Given information:
┏━━

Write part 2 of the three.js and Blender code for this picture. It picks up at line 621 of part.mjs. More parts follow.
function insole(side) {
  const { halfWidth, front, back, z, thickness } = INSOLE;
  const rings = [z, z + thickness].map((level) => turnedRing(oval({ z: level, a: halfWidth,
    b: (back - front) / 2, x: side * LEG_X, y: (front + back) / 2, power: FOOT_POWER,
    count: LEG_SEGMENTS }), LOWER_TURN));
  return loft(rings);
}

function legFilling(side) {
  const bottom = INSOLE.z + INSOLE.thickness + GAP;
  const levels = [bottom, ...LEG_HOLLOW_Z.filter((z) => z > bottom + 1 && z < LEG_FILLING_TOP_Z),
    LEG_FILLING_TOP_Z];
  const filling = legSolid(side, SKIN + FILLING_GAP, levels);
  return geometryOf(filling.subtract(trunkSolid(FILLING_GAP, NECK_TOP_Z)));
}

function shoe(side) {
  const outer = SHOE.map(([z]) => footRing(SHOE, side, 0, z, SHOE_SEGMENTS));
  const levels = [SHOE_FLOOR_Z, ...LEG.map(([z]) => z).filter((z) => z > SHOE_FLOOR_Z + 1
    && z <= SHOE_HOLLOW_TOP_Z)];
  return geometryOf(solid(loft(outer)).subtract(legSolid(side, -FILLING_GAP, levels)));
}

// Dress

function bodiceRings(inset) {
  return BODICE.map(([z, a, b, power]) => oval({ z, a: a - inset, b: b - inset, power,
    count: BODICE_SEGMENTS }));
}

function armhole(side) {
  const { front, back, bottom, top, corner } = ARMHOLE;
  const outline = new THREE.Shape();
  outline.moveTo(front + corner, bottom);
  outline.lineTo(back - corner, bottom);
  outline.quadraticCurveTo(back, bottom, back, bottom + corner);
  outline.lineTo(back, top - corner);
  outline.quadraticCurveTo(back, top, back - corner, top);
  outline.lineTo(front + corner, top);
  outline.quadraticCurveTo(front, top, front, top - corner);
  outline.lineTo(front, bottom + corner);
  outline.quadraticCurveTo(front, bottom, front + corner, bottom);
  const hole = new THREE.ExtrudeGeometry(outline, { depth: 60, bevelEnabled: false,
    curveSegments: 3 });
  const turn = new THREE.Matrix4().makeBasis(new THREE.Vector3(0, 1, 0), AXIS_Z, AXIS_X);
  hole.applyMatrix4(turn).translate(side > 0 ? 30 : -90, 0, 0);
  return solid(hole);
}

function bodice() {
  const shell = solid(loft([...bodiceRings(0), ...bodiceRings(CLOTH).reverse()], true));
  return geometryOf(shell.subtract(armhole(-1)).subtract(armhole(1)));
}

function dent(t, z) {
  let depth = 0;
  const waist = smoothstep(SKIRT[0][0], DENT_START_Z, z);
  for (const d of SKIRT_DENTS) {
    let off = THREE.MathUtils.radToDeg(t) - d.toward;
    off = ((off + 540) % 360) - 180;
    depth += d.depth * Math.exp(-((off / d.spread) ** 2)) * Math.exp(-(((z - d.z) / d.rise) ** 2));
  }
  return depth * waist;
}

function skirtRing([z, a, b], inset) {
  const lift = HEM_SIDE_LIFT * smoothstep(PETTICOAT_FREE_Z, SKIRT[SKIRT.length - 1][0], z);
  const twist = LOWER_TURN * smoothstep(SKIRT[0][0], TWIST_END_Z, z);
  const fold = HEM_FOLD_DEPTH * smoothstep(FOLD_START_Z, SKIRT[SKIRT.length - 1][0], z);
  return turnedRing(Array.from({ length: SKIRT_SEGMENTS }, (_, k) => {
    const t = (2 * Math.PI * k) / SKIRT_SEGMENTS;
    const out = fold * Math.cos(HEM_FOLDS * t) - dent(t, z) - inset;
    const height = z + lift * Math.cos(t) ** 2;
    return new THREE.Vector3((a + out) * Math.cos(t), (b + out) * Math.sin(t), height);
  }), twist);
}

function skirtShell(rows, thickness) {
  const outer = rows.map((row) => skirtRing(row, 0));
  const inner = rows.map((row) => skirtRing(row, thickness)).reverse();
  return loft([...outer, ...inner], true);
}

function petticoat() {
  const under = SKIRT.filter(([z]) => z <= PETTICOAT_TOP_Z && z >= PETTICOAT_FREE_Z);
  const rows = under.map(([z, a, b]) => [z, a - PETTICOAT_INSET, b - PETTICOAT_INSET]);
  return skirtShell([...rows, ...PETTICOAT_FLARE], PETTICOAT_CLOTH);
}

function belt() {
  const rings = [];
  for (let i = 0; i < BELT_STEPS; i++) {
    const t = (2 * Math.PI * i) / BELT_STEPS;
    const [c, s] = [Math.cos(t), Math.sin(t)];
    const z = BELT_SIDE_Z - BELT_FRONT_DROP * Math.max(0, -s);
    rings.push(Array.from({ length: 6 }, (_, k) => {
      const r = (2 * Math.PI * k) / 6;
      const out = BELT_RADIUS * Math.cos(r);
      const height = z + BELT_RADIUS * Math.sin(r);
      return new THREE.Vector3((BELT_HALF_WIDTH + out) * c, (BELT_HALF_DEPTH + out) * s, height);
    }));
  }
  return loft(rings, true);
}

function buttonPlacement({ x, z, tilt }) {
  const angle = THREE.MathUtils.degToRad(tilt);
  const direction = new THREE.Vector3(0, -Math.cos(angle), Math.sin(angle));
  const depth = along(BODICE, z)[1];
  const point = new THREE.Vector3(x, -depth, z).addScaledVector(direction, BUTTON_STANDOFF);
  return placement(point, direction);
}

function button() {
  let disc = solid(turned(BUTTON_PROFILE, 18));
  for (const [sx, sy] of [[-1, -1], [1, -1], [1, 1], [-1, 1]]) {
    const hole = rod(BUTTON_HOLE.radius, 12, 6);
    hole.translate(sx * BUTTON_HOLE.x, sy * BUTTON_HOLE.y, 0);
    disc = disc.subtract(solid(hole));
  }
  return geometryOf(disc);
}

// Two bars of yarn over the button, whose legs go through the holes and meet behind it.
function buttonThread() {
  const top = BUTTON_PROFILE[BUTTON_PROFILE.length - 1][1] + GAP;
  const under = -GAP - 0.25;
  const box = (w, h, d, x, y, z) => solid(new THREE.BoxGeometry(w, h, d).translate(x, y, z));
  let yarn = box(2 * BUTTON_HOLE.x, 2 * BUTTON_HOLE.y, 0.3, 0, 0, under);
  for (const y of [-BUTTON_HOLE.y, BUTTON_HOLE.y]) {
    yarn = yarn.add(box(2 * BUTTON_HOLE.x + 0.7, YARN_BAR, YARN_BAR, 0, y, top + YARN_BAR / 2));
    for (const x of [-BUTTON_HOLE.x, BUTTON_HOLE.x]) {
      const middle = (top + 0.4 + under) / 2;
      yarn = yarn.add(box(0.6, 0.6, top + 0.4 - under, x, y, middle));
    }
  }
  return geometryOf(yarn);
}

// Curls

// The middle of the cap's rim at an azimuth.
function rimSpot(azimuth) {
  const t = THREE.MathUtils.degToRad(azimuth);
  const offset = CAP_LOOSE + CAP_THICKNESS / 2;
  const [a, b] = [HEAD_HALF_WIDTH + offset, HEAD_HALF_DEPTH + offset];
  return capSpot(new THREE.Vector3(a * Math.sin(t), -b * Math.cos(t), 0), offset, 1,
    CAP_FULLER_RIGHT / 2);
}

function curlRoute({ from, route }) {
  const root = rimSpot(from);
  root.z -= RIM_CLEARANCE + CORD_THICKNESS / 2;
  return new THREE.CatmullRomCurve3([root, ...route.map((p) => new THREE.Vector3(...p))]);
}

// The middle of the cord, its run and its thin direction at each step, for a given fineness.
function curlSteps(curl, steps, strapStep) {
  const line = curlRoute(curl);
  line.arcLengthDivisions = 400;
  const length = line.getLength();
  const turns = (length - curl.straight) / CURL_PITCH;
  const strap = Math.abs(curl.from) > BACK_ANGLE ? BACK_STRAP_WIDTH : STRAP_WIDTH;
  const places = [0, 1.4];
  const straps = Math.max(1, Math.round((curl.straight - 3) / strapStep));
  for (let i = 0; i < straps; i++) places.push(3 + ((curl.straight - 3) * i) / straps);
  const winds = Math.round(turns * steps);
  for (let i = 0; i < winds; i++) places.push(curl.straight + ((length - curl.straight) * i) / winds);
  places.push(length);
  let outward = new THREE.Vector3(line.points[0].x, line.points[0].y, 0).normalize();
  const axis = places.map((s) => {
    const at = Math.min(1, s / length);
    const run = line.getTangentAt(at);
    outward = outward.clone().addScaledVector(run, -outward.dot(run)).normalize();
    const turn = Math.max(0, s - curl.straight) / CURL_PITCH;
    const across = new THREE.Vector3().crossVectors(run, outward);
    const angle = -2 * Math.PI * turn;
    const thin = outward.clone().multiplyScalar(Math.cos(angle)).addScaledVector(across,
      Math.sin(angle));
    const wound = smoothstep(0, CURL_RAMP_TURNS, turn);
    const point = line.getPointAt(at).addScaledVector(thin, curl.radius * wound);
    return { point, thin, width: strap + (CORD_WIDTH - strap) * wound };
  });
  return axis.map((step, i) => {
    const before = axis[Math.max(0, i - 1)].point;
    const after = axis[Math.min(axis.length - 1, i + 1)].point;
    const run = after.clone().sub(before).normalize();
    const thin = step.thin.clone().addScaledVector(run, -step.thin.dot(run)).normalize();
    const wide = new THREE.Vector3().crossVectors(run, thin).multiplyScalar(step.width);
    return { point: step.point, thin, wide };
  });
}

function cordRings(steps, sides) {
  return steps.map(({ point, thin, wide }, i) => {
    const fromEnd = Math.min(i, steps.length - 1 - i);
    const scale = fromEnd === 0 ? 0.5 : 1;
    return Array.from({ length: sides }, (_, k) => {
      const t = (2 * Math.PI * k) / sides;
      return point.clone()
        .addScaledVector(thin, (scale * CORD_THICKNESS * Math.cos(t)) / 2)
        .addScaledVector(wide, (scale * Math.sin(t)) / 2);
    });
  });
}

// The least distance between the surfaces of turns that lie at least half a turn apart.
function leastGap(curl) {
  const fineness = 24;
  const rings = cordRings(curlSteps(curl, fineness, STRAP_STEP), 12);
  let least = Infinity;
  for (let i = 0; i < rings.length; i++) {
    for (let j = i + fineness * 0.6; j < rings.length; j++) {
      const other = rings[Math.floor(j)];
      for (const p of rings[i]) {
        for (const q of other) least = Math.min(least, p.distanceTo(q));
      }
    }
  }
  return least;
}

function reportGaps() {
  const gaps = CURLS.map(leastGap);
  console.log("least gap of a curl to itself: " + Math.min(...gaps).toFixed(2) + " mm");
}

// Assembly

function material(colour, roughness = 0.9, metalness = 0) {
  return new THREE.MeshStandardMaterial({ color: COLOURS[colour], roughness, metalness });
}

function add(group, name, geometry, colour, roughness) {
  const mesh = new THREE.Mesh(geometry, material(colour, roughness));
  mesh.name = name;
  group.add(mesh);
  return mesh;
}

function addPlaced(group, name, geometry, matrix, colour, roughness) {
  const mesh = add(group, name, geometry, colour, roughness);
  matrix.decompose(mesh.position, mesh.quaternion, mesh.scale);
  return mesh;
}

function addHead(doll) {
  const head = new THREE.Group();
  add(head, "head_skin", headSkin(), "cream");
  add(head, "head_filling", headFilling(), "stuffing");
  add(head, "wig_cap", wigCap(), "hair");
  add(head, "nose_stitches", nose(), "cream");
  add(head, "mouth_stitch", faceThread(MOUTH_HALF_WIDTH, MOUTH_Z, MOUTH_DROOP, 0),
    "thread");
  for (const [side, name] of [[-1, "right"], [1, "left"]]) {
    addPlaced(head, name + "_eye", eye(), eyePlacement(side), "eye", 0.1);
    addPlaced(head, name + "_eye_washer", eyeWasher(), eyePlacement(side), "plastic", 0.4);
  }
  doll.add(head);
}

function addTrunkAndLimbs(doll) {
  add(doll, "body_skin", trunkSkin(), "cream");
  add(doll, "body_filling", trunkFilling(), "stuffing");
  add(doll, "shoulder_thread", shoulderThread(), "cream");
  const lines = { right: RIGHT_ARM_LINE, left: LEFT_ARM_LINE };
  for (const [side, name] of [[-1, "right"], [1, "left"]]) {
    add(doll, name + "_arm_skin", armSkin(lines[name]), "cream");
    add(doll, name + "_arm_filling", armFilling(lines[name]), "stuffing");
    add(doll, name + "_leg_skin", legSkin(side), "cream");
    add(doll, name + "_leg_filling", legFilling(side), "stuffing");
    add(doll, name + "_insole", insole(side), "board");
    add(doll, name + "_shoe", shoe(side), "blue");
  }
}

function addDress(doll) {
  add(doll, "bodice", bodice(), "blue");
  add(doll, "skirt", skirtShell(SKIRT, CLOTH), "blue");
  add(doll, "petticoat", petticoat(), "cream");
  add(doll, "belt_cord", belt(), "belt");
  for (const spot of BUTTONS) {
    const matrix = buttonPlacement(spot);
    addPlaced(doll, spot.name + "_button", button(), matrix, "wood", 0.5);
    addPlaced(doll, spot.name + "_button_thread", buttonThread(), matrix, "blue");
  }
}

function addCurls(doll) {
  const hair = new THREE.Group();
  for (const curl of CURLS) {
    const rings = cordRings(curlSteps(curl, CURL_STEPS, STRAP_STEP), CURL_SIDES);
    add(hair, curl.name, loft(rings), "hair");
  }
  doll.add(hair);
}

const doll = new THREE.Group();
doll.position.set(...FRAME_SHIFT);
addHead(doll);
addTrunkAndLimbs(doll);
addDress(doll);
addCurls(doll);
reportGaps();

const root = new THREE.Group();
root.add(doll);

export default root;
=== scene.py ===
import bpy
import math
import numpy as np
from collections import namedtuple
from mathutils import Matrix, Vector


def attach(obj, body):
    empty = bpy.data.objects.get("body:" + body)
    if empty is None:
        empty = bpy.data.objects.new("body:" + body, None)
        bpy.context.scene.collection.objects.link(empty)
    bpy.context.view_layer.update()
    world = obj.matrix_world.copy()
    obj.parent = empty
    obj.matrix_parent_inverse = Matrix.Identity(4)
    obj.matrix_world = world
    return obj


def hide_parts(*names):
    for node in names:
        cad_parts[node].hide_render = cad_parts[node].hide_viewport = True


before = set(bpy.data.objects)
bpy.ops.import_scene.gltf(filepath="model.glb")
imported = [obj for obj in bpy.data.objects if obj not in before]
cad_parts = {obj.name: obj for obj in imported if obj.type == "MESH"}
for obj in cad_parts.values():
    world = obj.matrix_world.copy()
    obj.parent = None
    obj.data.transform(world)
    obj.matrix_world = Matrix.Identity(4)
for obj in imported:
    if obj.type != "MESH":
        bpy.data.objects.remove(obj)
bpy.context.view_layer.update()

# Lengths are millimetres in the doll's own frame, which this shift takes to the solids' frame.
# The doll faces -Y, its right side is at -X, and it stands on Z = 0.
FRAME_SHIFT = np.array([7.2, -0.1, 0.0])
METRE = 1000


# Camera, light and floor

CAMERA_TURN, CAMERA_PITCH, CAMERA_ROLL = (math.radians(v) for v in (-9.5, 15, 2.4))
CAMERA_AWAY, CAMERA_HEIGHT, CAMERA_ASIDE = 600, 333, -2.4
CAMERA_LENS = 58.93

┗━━

Task prompt: Starting at the line that contains "const doll = new THREE.Group();" and ending at the line that contains "METRE = 1000", repeat each line exactly, both ends included, and nothing else.

Reply:
const doll = new THREE.Group();
doll.position.set(...FRAME_SHIFT);
addHead(doll);
addTrunkAndLimbs(doll);
addDress(doll);
addCurls(doll);
reportGaps();

const root = new THREE.Group();
root.add(doll);

export default root;
=== scene.py ===
import bpy
import math
import numpy as np
from collections import namedtuple
from mathutils import Matrix, Vector


def attach(obj, body):
    empty = bpy.data.objects.get("body:" + body)
    if empty is None:
        empty = bpy.data.objects.new("body:" + body, None)
        bpy.context.scene.collection.objects.link(empty)
    bpy.context.view_layer.update()
    world = obj.matrix_world.copy()
    obj.parent = empty
    obj.matrix_parent_inverse = Matrix.Identity(4)
    obj.matrix_world = world
    return obj


def hide_parts(*names):
    for node in names:
        cad_parts[node].hide_render = cad_parts[node].hide_viewport = True


before = set(bpy.data.objects)
bpy.ops.import_scene.gltf(filepath="model.glb")
imported = [obj for obj in bpy.data.objects if obj not in before]
cad_parts = {obj.name: obj for obj in imported if obj.type == "MESH"}
for obj in cad_parts.values():
    world = obj.matrix_world.copy()
    obj.parent = None
    obj.data.transform(world)
    obj.matrix_world = Matrix.Identity(4)
for obj in imported:
    if obj.type != "MESH":
        bpy.data.objects.remove(obj)
bpy.context.view_layer.update()

# Lengths are millimetres in the doll's own frame, which this shift takes to the solids' frame.
# The doll faces -Y, its right side is at -X, and it stands on Z = 0.
FRAME_SHIFT = np.array([7.2, -0.1, 0.0])
METRE = 1000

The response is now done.